If you use a Mac you have a relatively easy choice when buying a computer for music. But if you still use Windows things are a little more complicated. Here I will discuss how the individual components within a modern PC affect the performance of an audio sequencer.
Personal Computers (PCs)
Personal computers consist of many different components. The main ones are the mother-board, hard disc drive, RAM memory, processor and expansion cards.
The Mother-Board (Main Board)
The mother-board connects all other components together and will determine the overall speed of the system (the bus speed), the maximum possible processor speed/type, the maximum RAM memory configuration and the expansion card interfaces. The “bus” (also called Front Side bus or FSB) is a communications channel, which routes signals between the different components connected to the motherboard e.g. from the processor to the RAM memory. To be honest I would focus on processor first and then buy a mother board to suit as different processors require different mother boards. Asus, MSI and Gigabyte are all good makes. Check the maximum amount of RAM memory the board can handle before buying. Avoid anything less than 16GB.

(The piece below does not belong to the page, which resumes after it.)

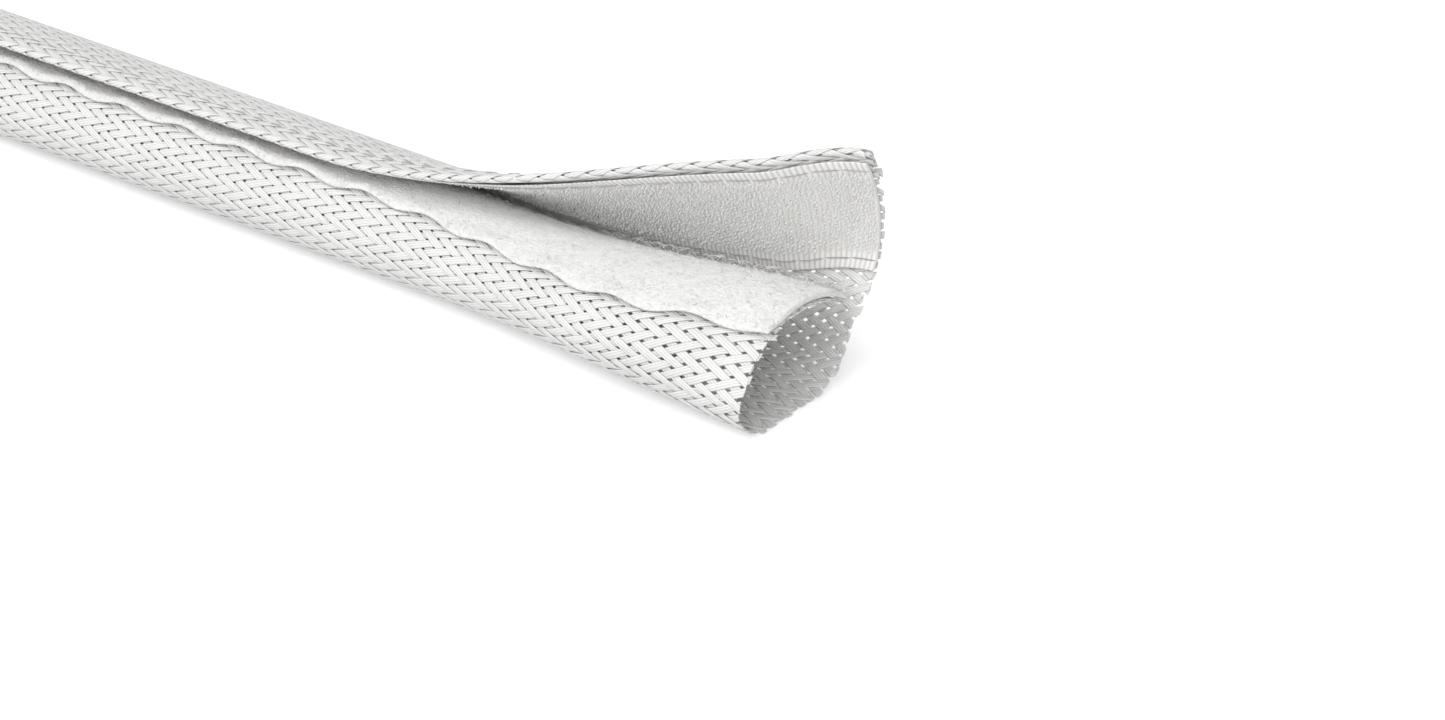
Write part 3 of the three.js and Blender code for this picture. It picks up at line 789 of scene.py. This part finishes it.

There are two main companies making PC processors; Intel and AMD. There is a lot of discussion about which is best with different people on both sides of the argument. Personally I am using AMD. The reason? I can get an 8 core AMD FX 2 for the same price or less than a dual core Intel i5.
Of course cores are not the complete argument. The bus speeds mentioned above are much slower than internal processor speeds which can leave processors waiting around for information. To counter this problem processors have cache memory on board, that is a small amount of super fast RAM memory where data can be stored for almost immediate access when the processor needs it. Level 1 cache feeds the processor directly and level 2 cache is a backup which feeds into L1. Cheaper processors such as the Celeron and the Duron have less of this cache memory or even none at all in older processors.
Cache for AMD is usually typically between 128K, and 1024K (1MB). Intel is usually between 3MB and 8MB. As you can see, Intel has more cache and so if you can afford it, it may be a better option but you will pay for it. I am very happy with my 8 core and have never needed more, even when I have run over 40 tracks of audio and virtual instruments. However, if you have reverb on all tracks, then you may need more as reverb is very processor intensive. If you share reverbs on sends this shouldn’t be a problem but if you use independent reverb on every track you may need to go for a high level Intel (likely i7 or at least a quad core i5 – check the spec for core numbers).
Laptop processors are also less powerful than desktop as they are largely designed to save battery power and so compromise performance.
Random Access Memory is temporary storage (i.e. everything in it is lost when the computer is powered down) but is much, much faster than hard disk storage. This is because RAM memory is purely electronic and has no mechanical parts, which are obviously limited in how fast they can move. If you have less than 4GB you may struggle with running large numbers of audio tracks, virtual instruments and effects. This is because when the computer runs out of RAM it will have to use the hard disc for temporary storage and this is much slower; much too slow for audio use.
If you buy multiple chips, check that they are all the same size and speed and that they will fit your motherboard. Note how many slots you have available on your mother board (if your board has different types it is likely that only one type can be used at a time). DDR 3 is generally best (at the time of writing).